# INFORMATION SHOWN

☆ ☆ ☆

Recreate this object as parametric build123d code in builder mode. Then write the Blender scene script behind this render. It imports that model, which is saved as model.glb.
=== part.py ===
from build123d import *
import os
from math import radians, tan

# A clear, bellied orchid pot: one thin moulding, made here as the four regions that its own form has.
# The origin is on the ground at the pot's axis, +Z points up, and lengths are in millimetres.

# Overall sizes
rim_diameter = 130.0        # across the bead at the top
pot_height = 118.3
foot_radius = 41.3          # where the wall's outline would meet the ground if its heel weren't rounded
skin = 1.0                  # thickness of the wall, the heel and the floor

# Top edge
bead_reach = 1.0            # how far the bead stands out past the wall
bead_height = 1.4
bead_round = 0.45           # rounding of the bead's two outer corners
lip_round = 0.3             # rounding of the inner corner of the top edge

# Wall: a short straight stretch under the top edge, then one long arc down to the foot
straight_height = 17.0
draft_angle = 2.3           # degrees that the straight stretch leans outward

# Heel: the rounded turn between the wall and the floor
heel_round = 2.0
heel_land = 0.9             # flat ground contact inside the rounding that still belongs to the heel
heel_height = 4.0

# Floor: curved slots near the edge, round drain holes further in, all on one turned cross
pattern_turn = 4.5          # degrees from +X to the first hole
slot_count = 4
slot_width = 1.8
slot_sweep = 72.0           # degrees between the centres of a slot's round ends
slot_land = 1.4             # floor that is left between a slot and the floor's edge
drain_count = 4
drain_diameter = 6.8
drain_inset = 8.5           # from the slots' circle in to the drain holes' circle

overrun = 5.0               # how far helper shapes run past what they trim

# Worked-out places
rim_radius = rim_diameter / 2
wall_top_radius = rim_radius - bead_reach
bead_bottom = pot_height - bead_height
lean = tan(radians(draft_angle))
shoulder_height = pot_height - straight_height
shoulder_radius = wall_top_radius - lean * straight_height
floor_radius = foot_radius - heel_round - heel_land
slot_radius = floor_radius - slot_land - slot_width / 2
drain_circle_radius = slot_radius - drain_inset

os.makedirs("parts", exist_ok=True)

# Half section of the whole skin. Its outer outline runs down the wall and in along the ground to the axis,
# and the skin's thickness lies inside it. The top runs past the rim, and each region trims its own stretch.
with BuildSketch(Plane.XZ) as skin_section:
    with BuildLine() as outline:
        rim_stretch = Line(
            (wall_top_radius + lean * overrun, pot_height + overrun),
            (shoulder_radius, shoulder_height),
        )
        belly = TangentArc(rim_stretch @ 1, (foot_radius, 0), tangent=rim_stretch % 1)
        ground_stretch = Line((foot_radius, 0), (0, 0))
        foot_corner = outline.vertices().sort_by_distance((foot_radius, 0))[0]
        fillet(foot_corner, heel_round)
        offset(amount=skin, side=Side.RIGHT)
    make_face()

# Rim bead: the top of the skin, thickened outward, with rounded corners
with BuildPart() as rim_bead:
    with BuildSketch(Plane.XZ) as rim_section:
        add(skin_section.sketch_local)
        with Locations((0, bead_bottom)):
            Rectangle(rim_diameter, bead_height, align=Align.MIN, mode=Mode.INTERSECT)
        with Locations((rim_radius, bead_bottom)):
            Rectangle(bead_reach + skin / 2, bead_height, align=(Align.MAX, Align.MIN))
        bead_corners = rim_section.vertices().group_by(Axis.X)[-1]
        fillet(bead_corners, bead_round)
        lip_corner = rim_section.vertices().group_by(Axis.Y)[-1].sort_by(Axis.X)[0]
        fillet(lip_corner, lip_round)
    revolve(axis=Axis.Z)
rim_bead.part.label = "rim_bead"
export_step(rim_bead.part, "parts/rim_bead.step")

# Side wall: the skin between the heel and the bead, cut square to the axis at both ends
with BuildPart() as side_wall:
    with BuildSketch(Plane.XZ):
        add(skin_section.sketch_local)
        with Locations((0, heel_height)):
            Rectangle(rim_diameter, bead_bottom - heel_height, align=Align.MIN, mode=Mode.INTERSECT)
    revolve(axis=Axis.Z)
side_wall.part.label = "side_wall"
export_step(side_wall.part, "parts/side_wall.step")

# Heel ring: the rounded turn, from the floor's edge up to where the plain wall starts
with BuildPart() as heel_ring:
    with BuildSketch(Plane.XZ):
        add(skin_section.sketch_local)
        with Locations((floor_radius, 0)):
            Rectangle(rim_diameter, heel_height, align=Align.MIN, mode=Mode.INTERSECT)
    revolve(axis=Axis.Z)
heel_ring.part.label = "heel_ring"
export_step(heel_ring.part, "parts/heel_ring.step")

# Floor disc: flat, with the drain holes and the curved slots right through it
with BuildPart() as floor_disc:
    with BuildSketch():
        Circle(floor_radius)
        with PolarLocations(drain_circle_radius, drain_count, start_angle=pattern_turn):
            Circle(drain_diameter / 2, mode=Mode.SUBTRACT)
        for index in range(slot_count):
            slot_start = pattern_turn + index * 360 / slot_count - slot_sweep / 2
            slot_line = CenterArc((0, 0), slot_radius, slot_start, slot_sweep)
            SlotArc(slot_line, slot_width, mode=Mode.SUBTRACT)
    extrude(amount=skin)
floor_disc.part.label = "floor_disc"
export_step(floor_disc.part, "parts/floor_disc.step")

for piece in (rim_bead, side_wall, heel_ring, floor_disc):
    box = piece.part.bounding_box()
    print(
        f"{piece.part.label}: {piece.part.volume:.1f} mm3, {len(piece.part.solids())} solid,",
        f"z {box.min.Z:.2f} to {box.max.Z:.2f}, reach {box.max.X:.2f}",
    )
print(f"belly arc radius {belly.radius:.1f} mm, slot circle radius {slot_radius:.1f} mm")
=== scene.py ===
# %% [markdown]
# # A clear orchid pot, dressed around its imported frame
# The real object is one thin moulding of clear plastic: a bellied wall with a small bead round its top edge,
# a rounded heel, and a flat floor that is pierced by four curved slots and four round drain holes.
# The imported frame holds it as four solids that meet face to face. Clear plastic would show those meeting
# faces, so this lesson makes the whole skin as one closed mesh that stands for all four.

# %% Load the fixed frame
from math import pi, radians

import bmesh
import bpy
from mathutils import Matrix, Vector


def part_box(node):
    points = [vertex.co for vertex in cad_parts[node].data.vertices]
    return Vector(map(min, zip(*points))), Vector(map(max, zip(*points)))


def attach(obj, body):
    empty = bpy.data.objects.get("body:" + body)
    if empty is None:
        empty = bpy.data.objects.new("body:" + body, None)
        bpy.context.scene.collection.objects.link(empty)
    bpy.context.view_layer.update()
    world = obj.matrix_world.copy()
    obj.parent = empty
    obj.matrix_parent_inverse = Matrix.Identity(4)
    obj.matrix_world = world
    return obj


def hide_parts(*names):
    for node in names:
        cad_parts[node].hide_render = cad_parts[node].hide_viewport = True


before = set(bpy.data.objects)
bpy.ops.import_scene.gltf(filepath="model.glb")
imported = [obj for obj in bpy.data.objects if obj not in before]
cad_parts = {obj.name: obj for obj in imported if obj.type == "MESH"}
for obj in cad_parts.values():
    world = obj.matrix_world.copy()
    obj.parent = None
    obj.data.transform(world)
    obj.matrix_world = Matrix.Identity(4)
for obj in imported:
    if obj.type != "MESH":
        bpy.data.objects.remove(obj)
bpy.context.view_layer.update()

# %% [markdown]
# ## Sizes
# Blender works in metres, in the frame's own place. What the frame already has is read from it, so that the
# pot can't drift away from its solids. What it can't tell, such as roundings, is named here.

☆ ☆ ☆

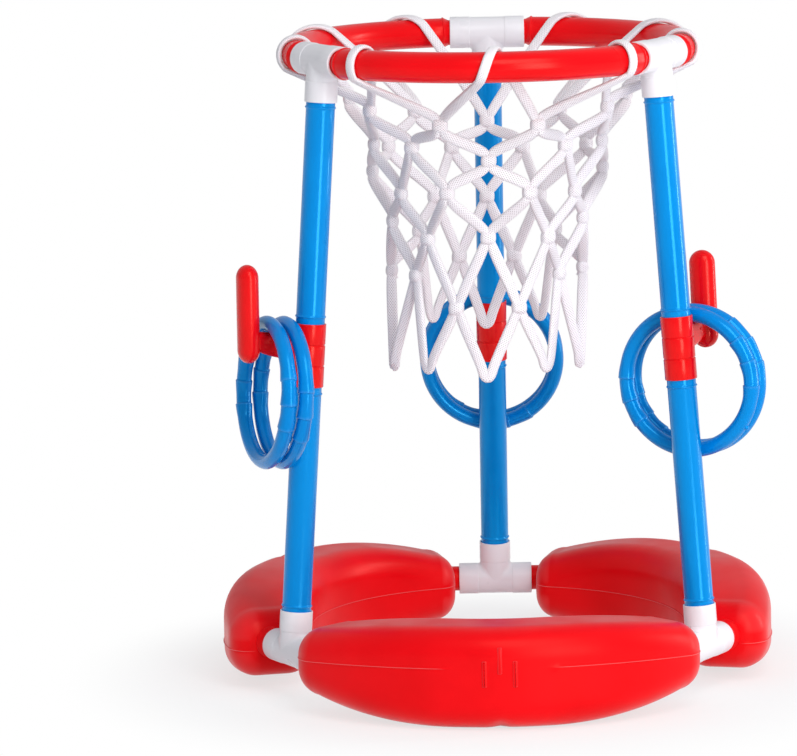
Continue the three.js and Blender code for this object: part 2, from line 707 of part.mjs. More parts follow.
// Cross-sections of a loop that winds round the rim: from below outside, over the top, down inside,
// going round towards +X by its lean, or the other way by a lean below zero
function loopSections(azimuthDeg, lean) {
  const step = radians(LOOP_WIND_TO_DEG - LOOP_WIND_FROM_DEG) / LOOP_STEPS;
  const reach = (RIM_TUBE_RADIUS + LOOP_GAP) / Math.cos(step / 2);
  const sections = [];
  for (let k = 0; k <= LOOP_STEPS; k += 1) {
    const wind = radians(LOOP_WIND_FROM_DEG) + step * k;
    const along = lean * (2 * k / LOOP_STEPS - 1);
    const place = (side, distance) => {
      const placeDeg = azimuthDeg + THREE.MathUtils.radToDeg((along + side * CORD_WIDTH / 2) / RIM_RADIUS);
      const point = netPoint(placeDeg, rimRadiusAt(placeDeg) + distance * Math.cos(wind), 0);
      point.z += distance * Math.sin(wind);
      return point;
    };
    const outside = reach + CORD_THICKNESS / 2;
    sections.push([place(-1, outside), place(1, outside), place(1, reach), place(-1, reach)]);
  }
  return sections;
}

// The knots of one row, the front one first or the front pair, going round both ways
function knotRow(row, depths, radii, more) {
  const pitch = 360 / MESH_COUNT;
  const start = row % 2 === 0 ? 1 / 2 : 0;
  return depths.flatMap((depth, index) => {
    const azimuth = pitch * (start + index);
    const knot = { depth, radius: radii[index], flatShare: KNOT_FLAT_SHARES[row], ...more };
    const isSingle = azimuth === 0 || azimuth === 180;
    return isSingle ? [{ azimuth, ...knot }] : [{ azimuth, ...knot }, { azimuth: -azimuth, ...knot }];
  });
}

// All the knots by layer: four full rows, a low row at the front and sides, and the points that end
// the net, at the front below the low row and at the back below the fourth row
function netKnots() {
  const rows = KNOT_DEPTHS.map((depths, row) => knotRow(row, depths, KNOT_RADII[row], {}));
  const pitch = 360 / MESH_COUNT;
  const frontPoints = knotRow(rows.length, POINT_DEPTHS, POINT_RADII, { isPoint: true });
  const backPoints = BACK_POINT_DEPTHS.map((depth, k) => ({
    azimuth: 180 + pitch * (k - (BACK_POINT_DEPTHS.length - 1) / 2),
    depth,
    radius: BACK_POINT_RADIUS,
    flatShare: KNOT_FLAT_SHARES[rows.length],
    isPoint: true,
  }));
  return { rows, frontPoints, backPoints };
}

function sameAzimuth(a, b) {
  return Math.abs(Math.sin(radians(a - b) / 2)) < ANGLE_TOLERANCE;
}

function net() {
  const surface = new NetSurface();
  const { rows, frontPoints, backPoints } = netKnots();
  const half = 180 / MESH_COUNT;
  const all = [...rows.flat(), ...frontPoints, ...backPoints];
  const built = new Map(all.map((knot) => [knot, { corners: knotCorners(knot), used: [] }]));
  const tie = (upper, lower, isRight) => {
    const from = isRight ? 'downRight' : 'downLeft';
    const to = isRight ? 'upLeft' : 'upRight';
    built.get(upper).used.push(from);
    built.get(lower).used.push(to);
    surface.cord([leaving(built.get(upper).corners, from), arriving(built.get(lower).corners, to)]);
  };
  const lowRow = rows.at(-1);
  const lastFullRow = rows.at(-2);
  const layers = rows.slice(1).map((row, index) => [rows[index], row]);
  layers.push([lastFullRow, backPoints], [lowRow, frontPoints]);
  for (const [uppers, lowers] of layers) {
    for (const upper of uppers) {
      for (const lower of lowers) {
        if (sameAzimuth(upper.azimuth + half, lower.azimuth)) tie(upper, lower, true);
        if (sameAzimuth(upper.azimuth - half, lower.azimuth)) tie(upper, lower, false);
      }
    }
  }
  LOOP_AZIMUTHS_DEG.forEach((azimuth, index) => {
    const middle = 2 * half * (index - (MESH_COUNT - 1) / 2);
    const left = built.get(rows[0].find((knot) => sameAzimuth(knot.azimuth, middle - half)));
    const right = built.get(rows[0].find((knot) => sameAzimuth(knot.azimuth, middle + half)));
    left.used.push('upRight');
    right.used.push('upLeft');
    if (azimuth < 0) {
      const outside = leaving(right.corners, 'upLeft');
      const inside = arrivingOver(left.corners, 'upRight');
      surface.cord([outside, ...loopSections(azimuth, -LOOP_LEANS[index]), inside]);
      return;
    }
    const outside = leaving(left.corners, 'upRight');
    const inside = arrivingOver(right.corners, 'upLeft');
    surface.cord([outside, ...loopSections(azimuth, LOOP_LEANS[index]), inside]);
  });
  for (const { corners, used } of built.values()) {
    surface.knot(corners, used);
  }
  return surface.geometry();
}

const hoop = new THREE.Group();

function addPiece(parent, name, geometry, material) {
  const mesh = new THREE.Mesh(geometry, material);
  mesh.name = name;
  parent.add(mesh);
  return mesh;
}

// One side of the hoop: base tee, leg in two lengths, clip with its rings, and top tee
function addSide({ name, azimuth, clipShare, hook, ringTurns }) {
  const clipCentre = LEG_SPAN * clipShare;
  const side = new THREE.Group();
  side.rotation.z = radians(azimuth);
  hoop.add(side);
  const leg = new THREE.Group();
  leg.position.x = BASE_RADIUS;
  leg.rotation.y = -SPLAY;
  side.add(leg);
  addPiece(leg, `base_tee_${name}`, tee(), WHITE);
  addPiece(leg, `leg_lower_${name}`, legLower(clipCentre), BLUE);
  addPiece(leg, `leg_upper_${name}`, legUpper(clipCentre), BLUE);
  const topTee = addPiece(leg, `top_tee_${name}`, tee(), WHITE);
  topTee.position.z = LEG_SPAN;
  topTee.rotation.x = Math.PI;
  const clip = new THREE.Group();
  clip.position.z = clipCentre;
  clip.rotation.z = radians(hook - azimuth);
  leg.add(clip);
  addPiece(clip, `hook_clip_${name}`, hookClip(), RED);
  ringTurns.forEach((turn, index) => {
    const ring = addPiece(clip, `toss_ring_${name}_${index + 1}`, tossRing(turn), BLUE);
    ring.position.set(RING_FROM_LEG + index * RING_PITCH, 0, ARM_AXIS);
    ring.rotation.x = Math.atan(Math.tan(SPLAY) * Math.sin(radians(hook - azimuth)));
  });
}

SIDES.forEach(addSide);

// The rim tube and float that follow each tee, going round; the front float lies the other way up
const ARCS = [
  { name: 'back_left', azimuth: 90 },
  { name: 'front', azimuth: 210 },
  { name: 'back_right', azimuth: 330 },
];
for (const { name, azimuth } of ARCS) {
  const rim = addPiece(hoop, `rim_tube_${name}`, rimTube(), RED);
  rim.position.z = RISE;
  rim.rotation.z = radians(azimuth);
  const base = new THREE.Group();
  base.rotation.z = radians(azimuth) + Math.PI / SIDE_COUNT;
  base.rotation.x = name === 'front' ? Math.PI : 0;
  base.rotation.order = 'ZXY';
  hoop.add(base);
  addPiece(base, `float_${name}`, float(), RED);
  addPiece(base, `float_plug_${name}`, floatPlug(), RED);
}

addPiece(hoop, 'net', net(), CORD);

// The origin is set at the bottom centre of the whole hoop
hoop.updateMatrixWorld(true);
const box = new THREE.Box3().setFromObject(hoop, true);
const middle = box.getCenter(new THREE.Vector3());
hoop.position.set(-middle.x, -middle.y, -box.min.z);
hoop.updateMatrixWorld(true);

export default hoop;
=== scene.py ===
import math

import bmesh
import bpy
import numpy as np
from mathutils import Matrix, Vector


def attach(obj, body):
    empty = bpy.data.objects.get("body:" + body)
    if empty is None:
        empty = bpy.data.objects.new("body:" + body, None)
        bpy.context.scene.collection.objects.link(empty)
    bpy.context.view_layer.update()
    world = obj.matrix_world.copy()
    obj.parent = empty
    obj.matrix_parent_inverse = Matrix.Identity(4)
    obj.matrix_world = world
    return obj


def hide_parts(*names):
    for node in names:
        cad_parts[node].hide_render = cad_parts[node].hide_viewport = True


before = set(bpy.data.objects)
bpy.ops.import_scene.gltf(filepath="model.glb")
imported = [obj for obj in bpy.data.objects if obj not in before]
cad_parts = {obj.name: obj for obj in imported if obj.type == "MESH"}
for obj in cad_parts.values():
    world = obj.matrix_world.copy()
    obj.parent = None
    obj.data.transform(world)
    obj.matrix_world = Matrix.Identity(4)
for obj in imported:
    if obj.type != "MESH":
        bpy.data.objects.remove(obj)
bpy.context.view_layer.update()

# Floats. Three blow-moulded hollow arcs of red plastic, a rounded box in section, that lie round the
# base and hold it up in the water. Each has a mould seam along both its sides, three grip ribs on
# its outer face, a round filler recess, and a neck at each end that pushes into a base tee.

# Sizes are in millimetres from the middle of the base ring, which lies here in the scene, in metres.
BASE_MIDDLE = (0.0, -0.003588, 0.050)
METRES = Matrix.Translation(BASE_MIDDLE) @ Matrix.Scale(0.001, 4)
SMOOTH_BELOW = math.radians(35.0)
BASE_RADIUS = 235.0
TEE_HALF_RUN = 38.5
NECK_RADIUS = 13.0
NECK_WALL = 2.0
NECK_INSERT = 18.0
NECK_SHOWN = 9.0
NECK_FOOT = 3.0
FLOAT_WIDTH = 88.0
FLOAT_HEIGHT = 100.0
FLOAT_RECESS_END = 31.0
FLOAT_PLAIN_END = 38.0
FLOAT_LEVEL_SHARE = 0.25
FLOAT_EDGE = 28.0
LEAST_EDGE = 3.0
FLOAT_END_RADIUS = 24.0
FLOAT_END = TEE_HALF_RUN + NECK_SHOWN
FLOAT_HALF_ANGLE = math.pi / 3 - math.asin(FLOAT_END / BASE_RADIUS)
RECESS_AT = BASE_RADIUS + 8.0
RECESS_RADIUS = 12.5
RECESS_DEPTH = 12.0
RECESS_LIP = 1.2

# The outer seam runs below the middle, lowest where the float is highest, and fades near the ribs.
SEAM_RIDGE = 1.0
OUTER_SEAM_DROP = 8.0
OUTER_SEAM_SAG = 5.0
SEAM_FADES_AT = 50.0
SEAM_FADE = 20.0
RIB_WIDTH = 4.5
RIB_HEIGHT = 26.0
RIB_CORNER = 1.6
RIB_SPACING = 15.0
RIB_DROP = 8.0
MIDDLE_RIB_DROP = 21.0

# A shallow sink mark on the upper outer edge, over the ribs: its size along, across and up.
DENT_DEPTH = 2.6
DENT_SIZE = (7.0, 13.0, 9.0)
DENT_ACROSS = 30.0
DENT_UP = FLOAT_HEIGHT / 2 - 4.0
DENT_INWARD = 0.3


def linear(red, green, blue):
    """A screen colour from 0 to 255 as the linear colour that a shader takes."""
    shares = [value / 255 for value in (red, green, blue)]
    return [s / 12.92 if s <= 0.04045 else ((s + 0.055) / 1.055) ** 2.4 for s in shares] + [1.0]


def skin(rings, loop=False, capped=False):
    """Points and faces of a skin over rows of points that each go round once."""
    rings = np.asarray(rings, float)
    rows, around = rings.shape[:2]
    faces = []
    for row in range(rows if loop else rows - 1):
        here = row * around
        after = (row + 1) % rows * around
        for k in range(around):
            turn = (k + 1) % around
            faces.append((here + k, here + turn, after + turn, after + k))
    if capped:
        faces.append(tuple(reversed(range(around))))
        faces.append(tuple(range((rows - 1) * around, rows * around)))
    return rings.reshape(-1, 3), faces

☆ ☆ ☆

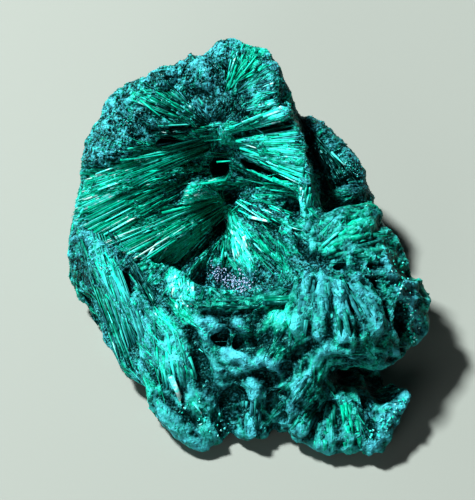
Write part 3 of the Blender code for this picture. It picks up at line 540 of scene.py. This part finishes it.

☆ ☆ ☆

# WHAT IS ASKED
Give the number of lines containing the word "code". No other answer is needed.

# SOLUTION FOR THIS TASK
3